# Can I get citalopram on prescription in Dubai?



## Lilly_of_the_valley (Jan 13, 2015)

Advice required: I know I need to get doctors note to take citalopram from UK to Dubai but when I run out will I be able to get it on prescription in by a doctor Dubai? It won't be practical for me to return every 3 months to UK just to get medication so I need to be able to get it in Dubai. Thanks in advance.


----------



## BedouGirl (Sep 15, 2011)

Not sure if this particular SSR is available here. Normally, these are not prescribed by a GP, you would probably need to visit a psychiatrist to get them and I'm not sure how many they can prescribe in one go. Try googling a clinic here and contacting them to find out. Good luck with the move.


----------



## newguyintown (Mar 15, 2012)

BedouGirl said:


> Not sure if this particular SSR is available here. Normally, these are not prescribed by a GP, you would probably need to visit a psychiatrist to get them and I'm not sure how many they can prescribe in one go. Try googling a clinic here and contacting them to find out. Good luck with the move.
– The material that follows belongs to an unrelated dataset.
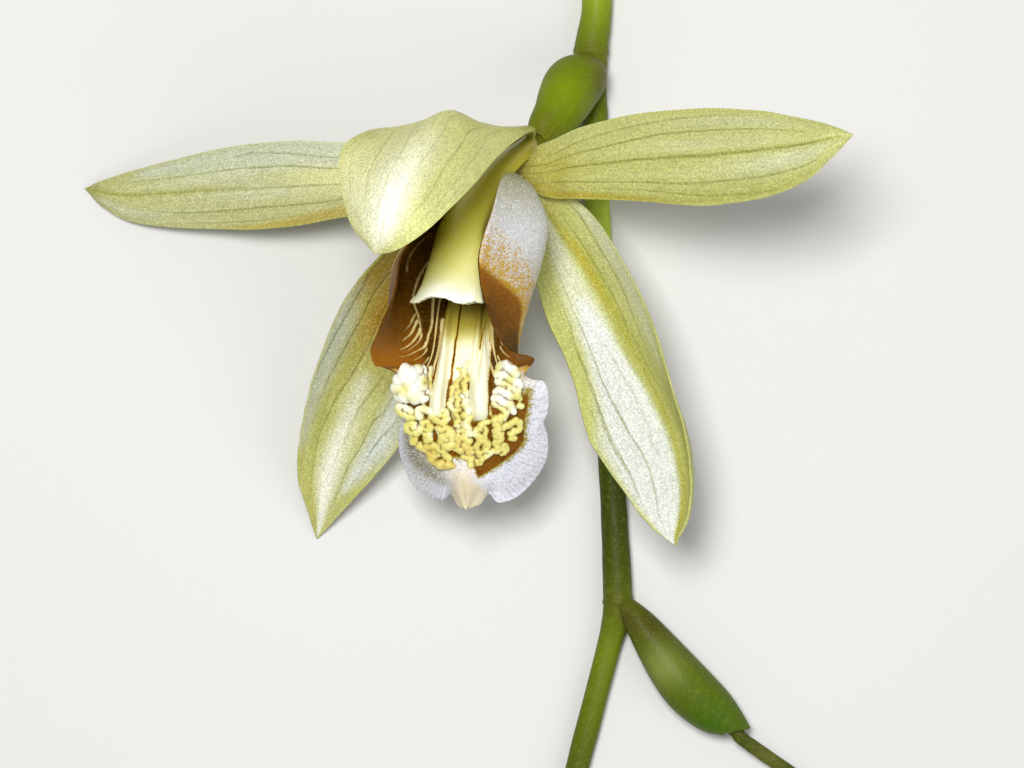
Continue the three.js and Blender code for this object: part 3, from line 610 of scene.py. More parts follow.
lip = {
    "rails": [
        [[2.5, 15.5, 10.8], [-0.9, 13.5, 17.5], [-1.8, 11.2, 21.4], [-3.1, 9.1, 22.8], [-3.7, 7.2, 22.9],
         [-4.1, 5.5, 22.2], [-4.8, 3.8, 20.9], [-5.6, 2.1, 19], [-4.7, 1, 16.6], [-3.8, 0.1, 14.9],
         [-4.3, -1, 14], [-4.1, -3.2, 12.4], [-3.7, -5.6, 10.9], [-3.1, -7.9, 9.8], [-1.5, -9.3, 9.8],
         [0.6, -9.9, 11.2]],
        [[2.8, 15.2, 10.3], [-1, 13.6, 14], [-2.1, 11.2, 16.6], [-3.5, 9, 17.6], [-4, 7.2, 18],
         [-4.1, 5.3, 17.5], [-3.8, 3.4, 16.6], [-3.4, 1.8, 15.7], [-3, 0.7, 14.9], [-2.7, -0.3, 14.5],
         [-3.2, -1.6, 14.3], [-3.1, -3.8, 13.4], [-2.8, -5.9, 12.2], [-2.2, -7.8, 11], [-0.8, -9, 10.8],
         [0.8, -9.9, 11.4]],
        [[3.4, 15, 9.9], [1.2, 13.2, 10.8], [0.9, 11.3, 11.3], [0.2, 9.3, 11.7], [-0.4, 7.4, 12.2],
         [-0.9, 5.4, 12.8], [-1.1, 3.4, 13.3], [-1.2, 1.7, 13.8], [-1.3, 0.6, 14.1], [-1.3, -0.6, 14.3],
         [-1.4, -1.7, 14.4], [-1.4, -3.8, 14], [-1.1, -5.9, 13.2], [-0.7, -7.7, 12.2], [0, -8.8, 11.6],
         [1, -9.9, 11.5]],
        [[4.1, 15, 9.8], [3.3, 13.3, 10.3], [2.8, 11.4, 10.9], [2.3, 9.3, 11.4], [1.8, 7.4, 12],
         [1.4, 5.4, 12.7], [1.2, 3.4, 13.4], [1.1, 1.7, 13.9], [1, 0.6, 14.1], [1, -0.6, 14.3],
         [1, -1.7, 14.4], [1.1, -3.8, 14.1], [1.1, -5.8, 13.5], [1.1, -7.6, 12.8], [1.2, -8.7, 12.1],
         [1.2, -9.9, 11.5]],
        [[4.6, 15, 10], [4.7, 13.7, 11], [4.4, 11.7, 11.6], [4.2, 9.6, 12], [3.9, 7.6, 12.5],
         [3.7, 5.6, 13.1], [3.5, 3.6, 13.6], [3.3, 1.8, 14.1], [3.3, 0.6, 14.3], [3.4, -0.5, 14.5],
         [3.6, -1.6, 14.6], [3.6, -3.7, 14.2], [3.6, -5.6, 13.4], [3.2, -7.5, 12.5], [2.3, -8.7, 11.8],
         [1.4, -9.9, 11.5]],
        [[5.1, 15.2, 10.6], [6.2, 14.2, 15.4], [7.2, 11.8, 16.8], [7.1, 9.9, 17.4], [6.5, 7.6, 17.7],
         [5.9, 5.7, 17.7], [5.4, 3.8, 17.2], [5, 2.1, 16.4], [4.9, 0.9, 15.2], [4.8, -0.2, 14.9],
         [5.5, -1.2, 14.6], [5.8, -3.2, 13.7], [5.8, -5.3, 12.6], [5.2, -7.5, 11.5], [3.6, -8.9, 11.1],
         [1.6, -9.9, 11.4]],
        [[5.5, 15.4, 11.6], [4.1, 14.9, 19], [3.1, 11.6, 23.4], [2.5, 9.3, 24.8], [2.4, 7.3, 24.6],
         [2.9, 5.4, 23.4], [3.4, 3.8, 21.8], [4.3, 2.2, 19.4], [6.3, 1.3, 17.2], [5.6, 0.3, 15.2],
         [7.3, -0.4, 14.2], [7.6, -2, 12.9], [7.6, -4.5, 11.4], [7.2, -7, 10.2], [5.1, -9.3, 10.2],
         [1.8, -9.9, 11.3]],
    ],
    "backRows": 50, "frontRows": 215, "floorColumns": 121, "wallColumns": 22, "floorHalf": 0.64,
    "wall": 0.46, "edge": 0.16, "frill": 0.26, "lobeWave": 0.14, "crimp": 0.035,
    "beak": 0.6, "crease": 0.16, "veinRise": 0.05, "innerBase": 0xE4E5EC, "outerBase": 0xD8D8DA,
    "innerZones": [[0xE4D8C4, -0.06, 0.2, 0.85, 0.05, 1], [0xCDB88E, 0.85, 0.35, 0.605, 0.03, 0.85],
                   [0xF8F6DC, -0.65, 0.35, 0.61, 0.06, 1], [0xF8F6DC, 0.6, 0.3, 0.61, 0.06, 1],
                   # the two olive patches beside the crest are partly brown tissue and partly painted shade
                   # of the crest
                   [0x8C8644, -0.6, 0.24, 0.78, 0.06, 0.95], [0x9C9656, -0.42, 0.16, 0.84, 0.04, 0.8],
                   [0xC8C7A6, -0.75, 0.2, 0.86, 0.05, 0.5], [0x94703E, -0.98, 0.08, 0.655, 0.02, 0.9]],
    "innerBands": [
        # the olive band along the crest's lower left edge is partly brown tissue and partly painted shade
        # of the crest
        [0x6E6628, [[0.71, -0.8, 0.05], [0.78, -0.68, 0.1], [0.82, -0.56, 0.12], [0.85, -0.42, 0.1],
                    [0.87, -0.3, 0.05]], 0.16, 0.85],
        [0xFCFAD8, [[0.36, 0, 0.42], [0.74, -0.05, 0.42]], 0.06, 1],
        [0xDED0AC, [[0.87, -0.02, 0.1], [0.91, 0.04, 0.24], [0.933, 0.08, 0.34], [0.96, 0.08, 0.6],
                    [0.98, 0.1, 1], [1, 0.1, 1.2]], 0.08, 0.95],
        # the olive-yellow on the floor under the column is painted shadow of the column
        [0xDCD476, [[0, 0.05, 0.5], [0.41, 0.03, 0.4]], 0.06, 0.8],
        [0xAE9E30, [[0, 0.05, 0.5], [0.385, 0.03, 0.4]], 0.06, 0.95],
    ],
    "outerZones": [[0xD6D3A0, 0, 0.4, 0.3, 0.4, 0.9], [0xA29E62, 0.95, 0.35, 0.06, 0.06, 0.9],
                   [0xA9A39A, 0.7, 0.08, 0.37, 0.1, 0.8], [0xB4B488, 0.62, 0.1, 0.2, 0.1, 0.7]],
    # the brown outside the side lobes: where it starts, its slope, how much sooner on the left one
    "outerStain": [0.168, 0.42, 0.08],
    # half width of the cream tip: place along, reach across
    "cream": [[0.8, 0.1], [0.87, 0.2], [0.933, 0.44], [0.96, 0.7], [1, 1.2]],
    # how far the front lobe's margins stand out, in millimetres: place along, reach
    "scallopRight": [[0.55, 0], [0.59, 0.1], [0.62, -0.1], [0.64, -0.3], [0.66, -0.08], [0.7, -0.2],
                     [0.725, -0.22], [0.742, -0.42], [0.758, -0.85], [0.774, -0.62], [0.79, -0.34],
                     [0.82, -0.2], [0.88, -0.17], [0.93, -0.25], [1, -0.3]],
    "scallopLeft": [[0.44, 0], [0.47, 0.12], [0.5, 0.45], [0.53, 0.8], [0.545, 0.75], [0.56, 0.3],
                    [0.59, 0.17], [0.64, 0.29], [0.68, 0.19], [0.7, -0.3], [0.72, -0.42], [0.76, -0.22],
                    [0.8, 0.06], [0.82, 0.08], [0.85, -0.3], [0.88, -0.25], [0.9, 0], [0.93, -0.1],
                    [1, -0.3]],
    # how far the left side lobe's lower corner drops: place along, spread, millimetres
    "corner": [0.507, 0.024, 0.6],
    # notches beside the tip: place [x, y], half width, how far in
    "notches": [[[2.9, -9.8], 0.42, 0.85], [[0.05, -9.75], 0.4, 0.8]],
    # the edge of the brown on the front lobe: place along, place across
    "stainRight": [[0.5, 1.2], [0.6, 0.95], [0.653, 0.875], [0.73, 0.69], [0.777, 0.675], [0.803, 0.588],
                   [0.827, 0.438], [0.85, 0.3], [0.875, 0.1], [1, -0.2]],
    "stainLeft": [[0.5, -1.2], [0.62, -1.1], [0.68, -0.8], [0.74, -0.62], [0.783, -0.5], [0.82, -0.36],
                  [0.847, -0.22], [0.87, 0], [1, 0.2]],
}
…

Psychiatrist are able to prescribe a maximum of 30 pills in one go, also the prescription is only good for 3 days after which it isn't valid anymore.


----------



## Val_TX (Mar 16, 2012)

Here is an slightly old article about this medicine in the Dubai paper (2011)

http://www.thenational.ae/news/uae-news/health-warnings-issued-against-anti-depressant

So if you happened to be taking more than 40 mg/d, it would be an issue. I'm not familiar with this medicine and updated dosage guidelines.


----------